→ DIRECTIVE: Quote exactly, and only, the lines from the one with "hinge_covers();" down to the one with "for body, members", both included.

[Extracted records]
——————————

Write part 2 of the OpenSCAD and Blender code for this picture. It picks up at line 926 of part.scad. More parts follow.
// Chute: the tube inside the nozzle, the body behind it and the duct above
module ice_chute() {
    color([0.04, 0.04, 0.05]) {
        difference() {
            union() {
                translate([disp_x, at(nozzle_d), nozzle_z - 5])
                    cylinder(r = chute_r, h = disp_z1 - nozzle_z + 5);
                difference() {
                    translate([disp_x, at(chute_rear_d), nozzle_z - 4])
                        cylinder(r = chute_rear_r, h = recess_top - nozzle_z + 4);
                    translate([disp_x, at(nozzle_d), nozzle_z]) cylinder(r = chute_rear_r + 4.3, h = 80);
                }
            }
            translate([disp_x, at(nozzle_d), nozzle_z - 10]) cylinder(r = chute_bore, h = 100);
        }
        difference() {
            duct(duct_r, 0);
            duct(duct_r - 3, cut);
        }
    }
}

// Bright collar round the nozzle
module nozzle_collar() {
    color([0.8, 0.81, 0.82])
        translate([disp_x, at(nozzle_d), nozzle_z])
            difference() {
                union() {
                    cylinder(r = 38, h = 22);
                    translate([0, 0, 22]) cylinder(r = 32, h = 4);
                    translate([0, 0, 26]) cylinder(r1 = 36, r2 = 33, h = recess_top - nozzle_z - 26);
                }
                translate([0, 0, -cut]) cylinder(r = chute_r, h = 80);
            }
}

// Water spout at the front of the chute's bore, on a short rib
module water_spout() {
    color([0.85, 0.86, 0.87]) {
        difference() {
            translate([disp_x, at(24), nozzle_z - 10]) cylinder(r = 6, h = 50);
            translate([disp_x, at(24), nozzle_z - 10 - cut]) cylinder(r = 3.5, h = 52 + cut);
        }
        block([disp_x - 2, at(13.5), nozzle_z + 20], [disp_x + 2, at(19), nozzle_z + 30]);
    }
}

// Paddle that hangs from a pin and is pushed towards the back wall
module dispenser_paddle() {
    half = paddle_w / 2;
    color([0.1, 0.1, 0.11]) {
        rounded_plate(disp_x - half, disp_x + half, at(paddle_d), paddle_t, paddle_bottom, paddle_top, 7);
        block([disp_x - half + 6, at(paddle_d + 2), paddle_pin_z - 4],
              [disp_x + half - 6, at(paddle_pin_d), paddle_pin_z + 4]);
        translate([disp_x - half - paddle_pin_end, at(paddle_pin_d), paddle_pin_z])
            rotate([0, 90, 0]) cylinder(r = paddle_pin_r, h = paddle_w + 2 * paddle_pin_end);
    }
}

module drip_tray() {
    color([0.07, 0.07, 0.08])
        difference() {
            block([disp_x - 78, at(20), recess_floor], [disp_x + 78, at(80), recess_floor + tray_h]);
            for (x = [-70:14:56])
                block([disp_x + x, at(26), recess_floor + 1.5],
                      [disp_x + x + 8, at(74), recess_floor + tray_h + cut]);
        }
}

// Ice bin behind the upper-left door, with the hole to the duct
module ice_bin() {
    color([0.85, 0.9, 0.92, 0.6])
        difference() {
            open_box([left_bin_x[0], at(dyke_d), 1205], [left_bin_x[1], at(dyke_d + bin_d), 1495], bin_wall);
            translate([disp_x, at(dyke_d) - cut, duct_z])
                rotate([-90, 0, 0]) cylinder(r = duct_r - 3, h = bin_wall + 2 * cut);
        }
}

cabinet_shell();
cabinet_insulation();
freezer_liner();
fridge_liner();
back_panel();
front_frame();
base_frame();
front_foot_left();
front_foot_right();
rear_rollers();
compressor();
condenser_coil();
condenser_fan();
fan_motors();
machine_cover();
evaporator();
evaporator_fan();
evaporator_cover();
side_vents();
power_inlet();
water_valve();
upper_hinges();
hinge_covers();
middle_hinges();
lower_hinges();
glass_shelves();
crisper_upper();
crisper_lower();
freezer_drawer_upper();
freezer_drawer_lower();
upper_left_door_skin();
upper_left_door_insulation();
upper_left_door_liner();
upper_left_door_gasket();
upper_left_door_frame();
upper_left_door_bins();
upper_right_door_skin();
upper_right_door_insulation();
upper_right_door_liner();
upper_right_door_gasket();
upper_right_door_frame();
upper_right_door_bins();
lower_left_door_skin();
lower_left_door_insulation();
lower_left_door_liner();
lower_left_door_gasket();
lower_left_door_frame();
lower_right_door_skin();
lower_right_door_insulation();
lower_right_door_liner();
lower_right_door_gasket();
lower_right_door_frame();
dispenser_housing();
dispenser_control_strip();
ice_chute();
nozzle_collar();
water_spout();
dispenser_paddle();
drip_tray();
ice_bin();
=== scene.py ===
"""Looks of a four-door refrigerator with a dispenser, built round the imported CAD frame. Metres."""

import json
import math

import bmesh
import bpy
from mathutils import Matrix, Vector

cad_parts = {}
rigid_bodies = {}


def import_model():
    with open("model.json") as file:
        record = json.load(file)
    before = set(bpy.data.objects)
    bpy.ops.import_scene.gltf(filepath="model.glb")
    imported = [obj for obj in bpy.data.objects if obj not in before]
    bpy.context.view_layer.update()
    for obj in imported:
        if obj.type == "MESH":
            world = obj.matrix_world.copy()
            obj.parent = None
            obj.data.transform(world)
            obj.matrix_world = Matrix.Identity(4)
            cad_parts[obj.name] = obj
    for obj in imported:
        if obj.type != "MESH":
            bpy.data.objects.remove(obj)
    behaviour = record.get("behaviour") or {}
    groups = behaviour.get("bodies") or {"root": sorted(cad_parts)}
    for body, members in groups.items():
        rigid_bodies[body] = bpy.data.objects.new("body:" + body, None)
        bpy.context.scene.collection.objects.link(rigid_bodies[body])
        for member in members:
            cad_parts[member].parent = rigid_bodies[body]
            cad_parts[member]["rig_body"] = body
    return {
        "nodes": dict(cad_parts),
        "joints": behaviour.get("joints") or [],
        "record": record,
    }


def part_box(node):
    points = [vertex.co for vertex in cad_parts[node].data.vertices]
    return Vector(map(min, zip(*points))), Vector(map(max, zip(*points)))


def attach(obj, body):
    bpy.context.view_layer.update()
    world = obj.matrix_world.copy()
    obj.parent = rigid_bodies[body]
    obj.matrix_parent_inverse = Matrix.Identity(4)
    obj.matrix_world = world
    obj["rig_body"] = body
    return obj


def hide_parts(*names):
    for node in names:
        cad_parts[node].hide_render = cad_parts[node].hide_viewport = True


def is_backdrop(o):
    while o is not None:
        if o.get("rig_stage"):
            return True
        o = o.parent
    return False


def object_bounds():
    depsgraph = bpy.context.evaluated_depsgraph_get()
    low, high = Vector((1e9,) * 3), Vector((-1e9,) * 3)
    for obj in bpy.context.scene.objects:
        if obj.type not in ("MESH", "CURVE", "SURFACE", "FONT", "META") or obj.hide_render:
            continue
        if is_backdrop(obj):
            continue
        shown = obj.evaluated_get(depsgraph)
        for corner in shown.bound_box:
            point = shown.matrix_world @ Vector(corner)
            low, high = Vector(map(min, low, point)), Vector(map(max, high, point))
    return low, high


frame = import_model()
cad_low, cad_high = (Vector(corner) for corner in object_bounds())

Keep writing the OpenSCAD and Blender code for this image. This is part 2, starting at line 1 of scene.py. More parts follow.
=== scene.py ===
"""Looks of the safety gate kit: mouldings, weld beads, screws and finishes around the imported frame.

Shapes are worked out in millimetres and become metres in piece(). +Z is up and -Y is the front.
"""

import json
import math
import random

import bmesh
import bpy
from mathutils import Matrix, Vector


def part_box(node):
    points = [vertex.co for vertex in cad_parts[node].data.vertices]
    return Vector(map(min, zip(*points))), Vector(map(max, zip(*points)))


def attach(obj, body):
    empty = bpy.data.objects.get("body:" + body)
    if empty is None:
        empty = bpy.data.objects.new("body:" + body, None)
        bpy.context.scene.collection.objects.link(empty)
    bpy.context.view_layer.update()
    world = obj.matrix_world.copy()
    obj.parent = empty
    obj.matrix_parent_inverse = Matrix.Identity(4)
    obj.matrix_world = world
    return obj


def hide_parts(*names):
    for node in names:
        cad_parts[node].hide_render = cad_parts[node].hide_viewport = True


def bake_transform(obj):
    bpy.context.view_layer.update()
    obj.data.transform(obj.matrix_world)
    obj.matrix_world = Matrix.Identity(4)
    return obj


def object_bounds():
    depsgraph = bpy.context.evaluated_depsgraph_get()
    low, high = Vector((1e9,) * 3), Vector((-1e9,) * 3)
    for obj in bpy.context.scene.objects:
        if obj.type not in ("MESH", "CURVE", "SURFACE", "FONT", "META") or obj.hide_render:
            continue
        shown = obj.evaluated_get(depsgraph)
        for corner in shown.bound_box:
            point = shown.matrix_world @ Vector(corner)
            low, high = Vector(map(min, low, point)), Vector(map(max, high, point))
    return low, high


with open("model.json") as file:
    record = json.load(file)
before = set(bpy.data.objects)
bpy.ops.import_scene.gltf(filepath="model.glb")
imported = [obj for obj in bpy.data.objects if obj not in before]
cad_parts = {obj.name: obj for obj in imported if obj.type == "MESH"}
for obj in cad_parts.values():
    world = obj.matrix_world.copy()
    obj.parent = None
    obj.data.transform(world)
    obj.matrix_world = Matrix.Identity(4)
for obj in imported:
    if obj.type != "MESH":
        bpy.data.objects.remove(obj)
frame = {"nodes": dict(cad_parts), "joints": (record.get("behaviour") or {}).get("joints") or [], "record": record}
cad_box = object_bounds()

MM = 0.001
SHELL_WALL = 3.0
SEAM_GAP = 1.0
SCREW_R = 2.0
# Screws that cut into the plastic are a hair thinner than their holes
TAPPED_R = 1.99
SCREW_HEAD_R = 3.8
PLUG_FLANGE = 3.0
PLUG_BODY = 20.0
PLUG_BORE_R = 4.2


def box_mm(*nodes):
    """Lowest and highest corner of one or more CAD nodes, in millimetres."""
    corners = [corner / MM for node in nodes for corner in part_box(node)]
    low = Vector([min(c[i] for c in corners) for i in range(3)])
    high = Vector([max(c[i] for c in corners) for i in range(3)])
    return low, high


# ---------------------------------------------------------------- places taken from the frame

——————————

→ FULL OUTPUT:
hinge_covers();
middle_hinges();
lower_hinges();
glass_shelves();
crisper_upper();
crisper_lower();
freezer_drawer_upper();
freezer_drawer_lower();
upper_left_door_skin();
upper_left_door_insulation();
upper_left_door_liner();
upper_left_door_gasket();
upper_left_door_frame();
upper_left_door_bins();
upper_right_door_skin();
upper_right_door_insulation();
upper_right_door_liner();
upper_right_door_gasket();
upper_right_door_frame();
upper_right_door_bins();
lower_left_door_skin();
lower_left_door_insulation();
lower_left_door_liner();
lower_left_door_gasket();
lower_left_door_frame();
lower_right_door_skin();
lower_right_door_insulation();
lower_right_door_liner();
lower_right_door_gasket();
lower_right_door_frame();
dispenser_housing();
dispenser_control_strip();
ice_chute();
nozzle_collar();
water_spout();
dispenser_paddle();
drip_tray();
ice_bin();
=== scene.py ===
"""Looks of a four-door refrigerator with a dispenser, built round the imported CAD frame. Metres."""

import json
import math

import bmesh
import bpy
from mathutils import Matrix, Vector

cad_parts = {}
rigid_bodies = {}


def import_model():
    with open("model.json") as file:
        record = json.load(file)
    before = set(bpy.data.objects)
    bpy.ops.import_scene.gltf(filepath="model.glb")
    imported = [obj for obj in bpy.data.objects if obj not in before]
    bpy.context.view_layer.update()
    for obj in imported:
        if obj.type == "MESH":
            world = obj.matrix_world.copy()
            obj.parent = None
            obj.data.transform(world)
            obj.matrix_world = Matrix.Identity(4)
            cad_parts[obj.name] = obj
    for obj in imported:
        if obj.type != "MESH":
            bpy.data.objects.remove(obj)
    behaviour = record.get("behaviour") or {}
    groups = behaviour.get("bodies") or {"root": sorted(cad_parts)}
    for body, members in groups.items():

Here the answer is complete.